MATERIAL PROVIDED ->
· · · · · · ·

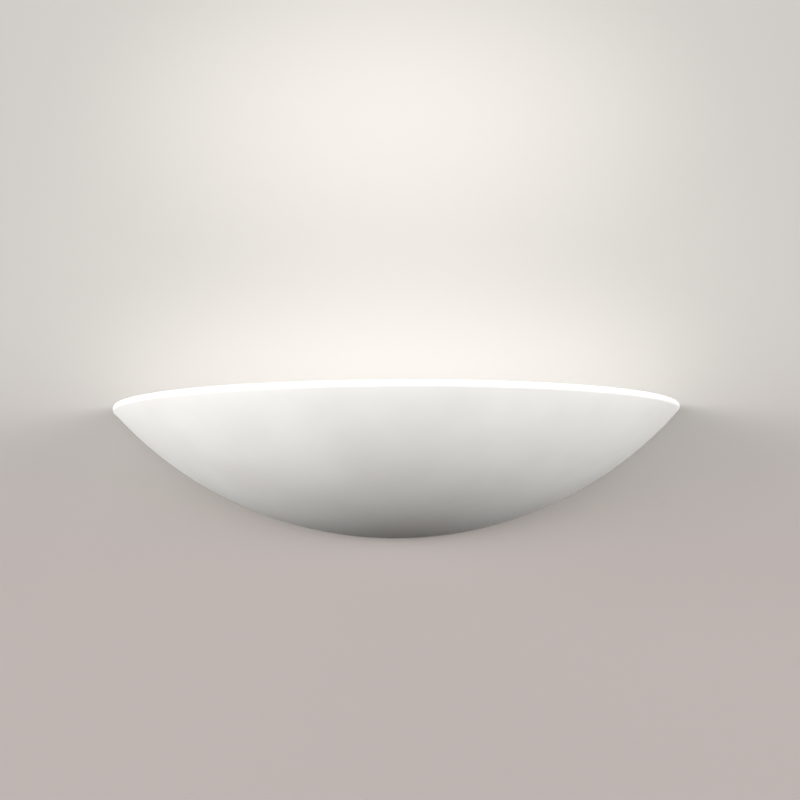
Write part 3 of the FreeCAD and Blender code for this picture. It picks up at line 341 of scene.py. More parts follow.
def zinc_plated_sheet():
    """Satin blue-grey with a faint straw drift over some centimetres. The sheet's rolling lines
    are drawn 0.4 mm apart, coarser than they are, so that they show."""
    material = new_material("zinc-plated cold-rolled steel")
    place = add_node(material, "TexCoord").outputs["Object"]
    drift = add_node(material, "TexNoise", {"Scale": 1 / 0.025, "Detail": 3.0}, Vector=place)
    colour = add_node(
        material, "ValToRGB", ramp=[(0.3, "aab0b5"), (0.55, "bfc2c3"), (0.75, "c9c6b8")],
        Fac=drift.outputs["Fac"],
    )
    along = add_node(
        material, "Mapping", {"Scale": (1 / 0.030, 1 / 0.0004, 1 / 0.0004)}, Vector=place
    )
    lines = add_node(material, "TexNoise", {"Scale": 1.0, "Detail": 2.0}, Vector=along.outputs[0])
    shine = add_node(
        material, "MapRange", {"To Min": 0.30, "To Max": 0.46}, Value=lines.outputs["Fac"]
    )
    grain = add_node(
        material, "Bump", {"Strength": 0.3, "Distance": 0.00003}, Height=lines.outputs["Fac"]
    )
    shader = add_node(
        material, "BsdfPrincipled", {"Metallic": 1.0},
        Base_Color=colour.outputs["Color"], Roughness=shine.outputs["Result"],
        Normal=grain.outputs["Normal"],
    )
    return finish_material(material, shader)


def finish_nodes(material, *names):
    """Gives nodes of the frame their real finish."""
    for name in names:
        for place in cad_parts[name].material_slots:
            place.material = material


finish_nodes(zinc_plated_sheet(), "wall_plate", "lamp_carrier")


# -----------------------------------------------------------------------------------------------
# Cable grommet: a moulded rubber ring, pressed into the plate's cable hole so that its flanges
# hold it there.


def moulded_rubber():
    """Black rubber from a blasted mould: nearly matt, with a fine even grain and a trace of
    bloom."""
    material = new_material("moulded black rubber")
    place = add_node(material, "TexCoord").outputs["Object"]
    bloom = add_node(material, "TexNoise", {"Scale": 1 / 0.006, "Detail": 4.0}, Vector=place)
    colour = add_node(
        material, "ValToRGB", ramp=[(0.35, "1a1a1b"), (0.75, "2c2b2b")], Fac=bloom.outputs["Fac"]
    )
    grit = add_node(material, "TexNoise", {"Scale": 1 / 0.0003, "Detail": 2.0}, Vector=place)
    grain = add_node(
        material, "Bump", {"Strength": 0.4, "Distance": 0.00004}, Height=grit.outputs["Fac"]
    )
    shader = add_node(
        material, "BsdfPrincipled", {"Roughness": 0.68, "Specular IOR Level": 0.4},
        Base_Color=colour.outputs["Color"], Normal=grain.outputs["Normal"],
    )
    return finish_material(material, shader)


finish_nodes(moulded_rubber(), "cable_grommet")


# -----------------------------------------------------------------------------------------------
# Steel screws, nuts, washer and the carrier's flush rivets: bought fasteners, cold headed and
# barrel plated with bright zinc, which knocks their edges soft.


def plated_metal(name, dark, light, roughness):
    """Thin bright plating over a headed or stamped piece: patches of 2 mm differ a little in
    tint and shine, with tiny handling marks."""
    material = new_material(name)
    place = add_node(material, "TexCoord").outputs["Object"]
    patches = add_node(material, "TexNoise", {"Scale": 1 / 0.002, "Detail": 3.0}, Vector=place)
    colour = add_node(
        material, "ValToRGB", ramp=[(0.3, dark), (0.7, light)], Fac=patches.outputs["Fac"]
    )
    marks = add_node(material, "TexNoise", {"Scale": 1 / 0.0005, "Detail": 3.0}, Vector=place)
    shine = add_node(
        material, "MapRange", {"To Min": roughness - 0.08, "To Max": roughness + 0.10},
        Value=marks.outputs["Fac"],
    )
    dents = add_node(
        material, "Bump", {"Strength": 0.25, "Distance": 0.00003}, Height=marks.outputs["Fac"]
    )
    shader = add_node(
        material, "BsdfPrincipled", {"Metallic": 1.0},
        Base_Color=colour.outputs["Color"], Roughness=shine.outputs["Result"],
        Normal=dents.outputs["Normal"],
    )
    return finish_material(material, shader)


finish_nodes(
    plated_metal("bright zinc plating", "b9bec4", "d3d3cf", 0.28),
    "carrier_rivets", "holder_screws", "holder_nuts", "terminal_screws", "block_screws",
    "earth_washer",
)


# -----------------------------------------------------------------------------------------------
# Reflector and its rivets: a trough folded from bright-rolled aluminium sheet, 0.8 mm thick, and
# four blind rivets of plain aluminium that hold it on the carrier.


def bright_rolled_aluminium():
    """Nearly a mirror, drawn out along the trough by rolling lines. These are drawn 0.3 mm
    apart."""
    material = new_material("bright-rolled aluminium")
    place = add_node(material, "TexCoord").outputs["Object"]
    along = add_node(
        material, "Mapping", {"Scale": (1 / 0.040, 1 / 0.0003, 1 / 0.0003)}, Vector=place
    )
    lines = add_node(material, "TexNoise", {"Scale": 1.0, "Detail": 3.0}, Vector=along.outputs[0])
    colour = add_node(
        material, "ValToRGB", ramp=[(0.3, "dcdfe2"), (0.7, "edeeee")], Fac=lines.outputs["Fac"]
    )
    shine = add_node(
        material, "MapRange", {"To Min": 0.12, "To Max": 0.26}, Value=lines.outputs["Fac"]
    )
    grain = add_node(
        material, "Bump", {"Strength": 0.2, "Distance": 0.00002}, Height=lines.outputs["Fac"]
    )
    shader = add_node(
        material, "BsdfPrincipled", {"Metallic": 1.0},
        Base_Color=colour.outputs["Color"], Roughness=shine.outputs["Result"],
        Normal=grain.outputs["Normal"],
    )
    return finish_material(material, shader)


finish_nodes(bright_rolled_aluminium(), "reflector")
finish_nodes(plated_metal("plain aluminium", "c3c5c8", "d9dadb", 0.36), "reflector_rivets")


# -----------------------------------------------------------------------------------------------
# Lampholders and the lamp's end caps: dry-pressed steatite, fired and left unglazed. Each holder
# is screwed down on the carrier, and each cap is cemented on a flattened end of the quartz tube.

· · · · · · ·

DIRECTIONS FOR THIS TASK ->
Each line of the listing should be echoed back exactly.

FINISHED TASK ->
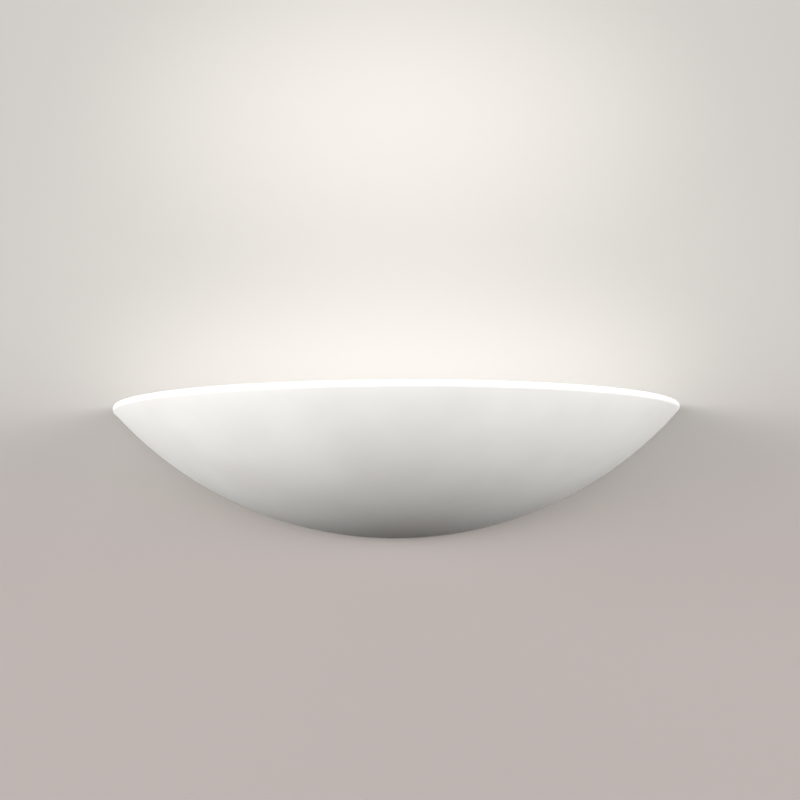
Write part 3 of the FreeCAD and Blender code for this picture. It picks up at line 341 of scene.py. More parts follow.
def zinc_plated_sheet():
    """Satin blue-grey with a faint straw drift over some centimetres. The sheet's rolling lines
    are drawn 0.4 mm apart, coarser than they are, so that they show."""
    material = new_material("zinc-plated cold-rolled steel")
    place = add_node(material, "TexCoord").outputs["Object"]
    drift = add_node(material, "TexNoise", {"Scale": 1 / 0.025, "Detail": 3.0}, Vector=place)
    colour = add_node(
        material, "ValToRGB", ramp=[(0.3, "aab0b5"), (0.55, "bfc2c3"), (0.75, "c9c6b8")],
        Fac=drift.outputs["Fac"],
    )
    along = add_node(
        material, "Mapping", {"Scale": (1 / 0.030, 1 / 0.0004, 1 / 0.0004)}, Vector=place
    )
    lines = add_node(material, "TexNoise", {"Scale": 1.0, "Detail": 2.0}, Vector=along.outputs[0])
    shine = add_node(
        material, "MapRange", {"To Min": 0.30, "To Max": 0.46}, Value=lines.outputs["Fac"]
    )
    grain = add_node(
        material, "Bump", {"Strength": 0.3, "Distance": 0.00003}, Height=lines.outputs["Fac"]
    )
    shader = add_node(
        material, "BsdfPrincipled", {"Metallic": 1.0},
        Base_Color=colour.outputs["Color"], Roughness=shine.outputs["Result"],
        Normal=grain.outputs["Normal"],
    )
    return finish_material(material, shader)


def finish_nodes(material, *names):
    """Gives nodes of the frame their real finish."""
    for name in names:
        for place in cad_parts[name].material_slots:
            place.material = material


finish_nodes(zinc_plated_sheet(), "wall_plate", "lamp_carrier")


# -----------------------------------------------------------------------------------------------
# Cable grommet: a moulded rubber ring, pressed into the plate's cable hole so that its flanges
# hold it there.


def moulded_rubber():
    """Black rubber from a blasted mould: nearly matt, with a fine even grain and a trace of
    bloom."""
    material = new_material("moulded black rubber")
    place = add_node(material, "TexCoord").outputs["Object"]
    bloom = add_node(material, "TexNoise", {"Scale": 1 / 0.006, "Detail": 4.0}, Vector=place)
    colour = add_node(
        material, "ValToRGB", ramp=[(0.35, "1a1a1b"), (0.75, "2c2b2b")], Fac=bloom.outputs["Fac"]
    )
    grit = add_node(material, "TexNoise", {"Scale": 1 / 0.0003, "Detail": 2.0}, Vector=place)
    grain = add_node(
        material, "Bump", {"Strength": 0.4, "Distance": 0.00004}, Height=grit.outputs["Fac"]
    )
    shader = add_node(
        material, "BsdfPrincipled", {"Roughness": 0.68, "Specular IOR Level": 0.4},
        Base_Color=colour.outputs["Color"], Normal=grain.outputs["Normal"],
    )
    return finish_material(material, shader)


finish_nodes(moulded_rubber(), "cable_grommet")


# -----------------------------------------------------------------------------------------------
# Steel screws, nuts, washer and the carrier's flush rivets: bought fasteners, cold headed and
# barrel plated with bright zinc, which knocks their edges soft.


def plated_metal(name, dark, light, roughness):
    """Thin bright plating over a headed or stamped piece: patches of 2 mm differ a little in
    tint and shine, with tiny handling marks."""
    material = new_material(name)
    place = add_node(material, "TexCoord").outputs["Object"]
    patches = add_node(material, "TexNoise", {"Scale": 1 / 0.002, "Detail": 3.0}, Vector=place)
    colour = add_node(
        material, "ValToRGB", ramp=[(0.3, dark), (0.7, light)], Fac=patches.outputs["Fac"]
    )
    marks = add_node(material, "TexNoise", {"Scale": 1 / 0.0005, "Detail": 3.0}, Vector=place)
    shine = add_node(
        material, "MapRange", {"To Min": roughness - 0.08, "To Max": roughness + 0.10},
        Value=marks.outputs["Fac"],
    )
    dents = add_node(
        material, "Bump", {"Strength": 0.25, "Distance": 0.00003}, Height=marks.outputs["Fac"]
    )
    shader = add_node(
        material, "BsdfPrincipled", {"Metallic": 1.0},
        Base_Color=colour.outputs["Color"], Roughness=shine.outputs["Result"],
        Normal=dents.outputs["Normal"],
    )
    return finish_material(material, shader)


finish_nodes(
    plated_metal("bright zinc plating", "b9bec4", "d3d3cf", 0.28),
    "carrier_rivets", "holder_screws", "holder_nuts", "terminal_screws", "block_screws",
    "earth_washer",
)


# -----------------------------------------------------------------------------------------------
# Reflector and its rivets: a trough folded from bright-rolled aluminium sheet, 0.8 mm thick, and
# four blind rivets of plain aluminium that hold it on the carrier.


def bright_rolled_aluminium():
    """Nearly a mirror, drawn out along the trough by rolling lines. These are drawn 0.3 mm
    apart."""
    material = new_material("bright-rolled aluminium")
    place = add_node(material, "TexCoord").outputs["Object"]
    along = add_node(
        material, "Mapping", {"Scale": (1 / 0.040, 1 / 0.0003, 1 / 0.0003)}, Vector=place
    )
    lines = add_node(material, "TexNoise", {"Scale": 1.0, "Detail": 3.0}, Vector=along.outputs[0])
    colour = add_node(
        material, "ValToRGB", ramp=[(0.3, "dcdfe2"), (0.7, "edeeee")], Fac=lines.outputs["Fac"]
    )
    shine = add_node(
        material, "MapRange", {"To Min": 0.12, "To Max": 0.26}, Value=lines.outputs["Fac"]
    )
    grain = add_node(
        material, "Bump", {"Strength": 0.2, "Distance": 0.00002}, Height=lines.outputs["Fac"]
    )
    shader = add_node(
        material, "BsdfPrincipled", {"Metallic": 1.0},
        Base_Color=colour.outputs["Color"], Roughness=shine.outputs["Result"],
        Normal=grain.outputs["Normal"],
    )
    return finish_material(material, shader)


finish_nodes(bright_rolled_aluminium(), "reflector")
finish_nodes(plated_metal("plain aluminium", "c3c5c8", "d9dadb", 0.36), "reflector_rivets")


# -----------------------------------------------------------------------------------------------
# Lampholders and the lamp's end caps: dry-pressed steatite, fired and left unglazed. Each holder
# is screwed down on the carrier, and each cap is cemented on a flattened end of the quartz tube.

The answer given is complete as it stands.